孤立した空間で長いあいだ生活しなければならない特性上、「船上反乱」の歴史はその根が深い。1789年に英国の軍艦バウンティ号で起きた反乱(バウンティ号の反乱)は、先住民との愛や英国政府の追跡などのドラマチックな要素が添えられて、3回も映画として制作された。第二次世界大戦を背景に、1954年に制作された映画 『ケイン号の叛乱』は、「米国海軍で船上反乱は一度もなかった」という字幕で始まる。しかし、実際には米国海軍でも1842年の「サマーズ号事件」と1849年の「ユーイング号事件」のような反乱事件があった。

韓国人が搭乗した遠洋漁船でも、たまに船上反乱や殺人事件が起きた。最悪のケースは1996年8月、南太平洋で操業していた遠洋漁船ぺスカマ号で発生した。中国籍の同胞船員6人が劣悪な環境と暴力に反発し、韓国人7人を含む船員11人を殺害した事件だ。その年の1月には、オホーツク海で操業していた第2五洋号のベトナム人船員7人が韓国人船員を殺害した事件があった。最近では昨年4月に、ギニアの南西海上で操業していた遠洋漁船でインドネシア船員が韓国人機関長を殺害したこともあった。
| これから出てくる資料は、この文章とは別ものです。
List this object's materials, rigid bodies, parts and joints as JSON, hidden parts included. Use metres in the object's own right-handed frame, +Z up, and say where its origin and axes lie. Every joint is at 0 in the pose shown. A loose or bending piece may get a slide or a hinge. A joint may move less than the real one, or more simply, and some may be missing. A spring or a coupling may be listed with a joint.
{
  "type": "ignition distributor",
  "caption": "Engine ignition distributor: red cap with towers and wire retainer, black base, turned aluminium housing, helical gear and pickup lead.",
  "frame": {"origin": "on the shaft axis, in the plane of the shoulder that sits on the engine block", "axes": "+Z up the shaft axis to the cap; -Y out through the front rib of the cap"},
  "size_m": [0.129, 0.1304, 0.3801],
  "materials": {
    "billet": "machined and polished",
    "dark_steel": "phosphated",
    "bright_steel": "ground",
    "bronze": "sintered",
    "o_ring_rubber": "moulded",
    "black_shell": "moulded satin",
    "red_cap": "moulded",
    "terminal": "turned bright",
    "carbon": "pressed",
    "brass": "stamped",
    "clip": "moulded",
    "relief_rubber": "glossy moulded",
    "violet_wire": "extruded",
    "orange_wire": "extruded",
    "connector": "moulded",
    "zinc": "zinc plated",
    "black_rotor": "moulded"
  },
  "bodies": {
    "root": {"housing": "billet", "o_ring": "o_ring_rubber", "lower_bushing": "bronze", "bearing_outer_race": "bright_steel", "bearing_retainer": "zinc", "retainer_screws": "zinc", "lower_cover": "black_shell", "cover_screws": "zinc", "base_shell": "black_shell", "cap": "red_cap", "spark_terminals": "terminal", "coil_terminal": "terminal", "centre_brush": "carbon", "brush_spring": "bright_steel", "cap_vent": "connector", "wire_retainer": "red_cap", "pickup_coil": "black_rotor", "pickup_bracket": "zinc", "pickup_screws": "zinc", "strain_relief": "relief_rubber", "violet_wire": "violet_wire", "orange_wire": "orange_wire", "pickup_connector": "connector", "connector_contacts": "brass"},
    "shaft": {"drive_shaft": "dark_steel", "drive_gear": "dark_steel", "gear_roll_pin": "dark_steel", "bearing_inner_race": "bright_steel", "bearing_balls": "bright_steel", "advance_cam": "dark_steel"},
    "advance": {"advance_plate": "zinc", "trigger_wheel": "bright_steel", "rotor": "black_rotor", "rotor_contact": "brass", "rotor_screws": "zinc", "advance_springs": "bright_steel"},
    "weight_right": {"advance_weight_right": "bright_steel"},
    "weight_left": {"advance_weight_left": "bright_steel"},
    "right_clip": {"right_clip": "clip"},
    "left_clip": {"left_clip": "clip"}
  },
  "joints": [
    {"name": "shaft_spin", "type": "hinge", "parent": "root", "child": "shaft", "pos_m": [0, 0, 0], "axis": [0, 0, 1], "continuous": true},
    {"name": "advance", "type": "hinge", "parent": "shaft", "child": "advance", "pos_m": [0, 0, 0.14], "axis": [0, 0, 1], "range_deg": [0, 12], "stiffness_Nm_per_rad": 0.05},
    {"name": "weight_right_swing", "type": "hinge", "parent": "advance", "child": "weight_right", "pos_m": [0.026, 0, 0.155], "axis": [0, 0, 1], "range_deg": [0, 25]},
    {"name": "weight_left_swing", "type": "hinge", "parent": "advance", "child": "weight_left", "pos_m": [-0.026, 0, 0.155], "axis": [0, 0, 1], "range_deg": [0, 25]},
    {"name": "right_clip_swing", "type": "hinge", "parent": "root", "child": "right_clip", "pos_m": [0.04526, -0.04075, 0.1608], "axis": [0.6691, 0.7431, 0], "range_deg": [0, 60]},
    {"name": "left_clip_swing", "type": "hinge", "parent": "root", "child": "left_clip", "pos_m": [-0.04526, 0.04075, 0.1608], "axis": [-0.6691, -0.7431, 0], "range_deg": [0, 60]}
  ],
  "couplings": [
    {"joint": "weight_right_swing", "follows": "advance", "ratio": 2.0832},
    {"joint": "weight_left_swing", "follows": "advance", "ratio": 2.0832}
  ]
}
韓国の遠洋漁船の船上反乱や殺人事件には、外国人労働者がほとんど共通して登場する。わが国の船舶に外国人が就職するようになったのは1992年からだ。大変で劣悪な労働条件のために船員求人難が厳しくなると、政府は外国人労働者の乗船を許可し、2000年ごろからは外国人船員が増え始めた。

今回、殺人事件が発生した「クァンヒョン803号」も韓国人船員は船長・機関長・航海士の3人だけで、インドネシア人とベトナム人船員がそれぞれ8人と7人乗船していた。問題は外国人労働者が漁業に関する基礎知識なしに、すぐに船に乗っているという事実だ。協業しなければならないつらい作業に適応するのは難しいだけでなく、船長や甲板長と葛藤が生じがちな構造だ。船員の処遇改善や基本的な素養教育が急がれる。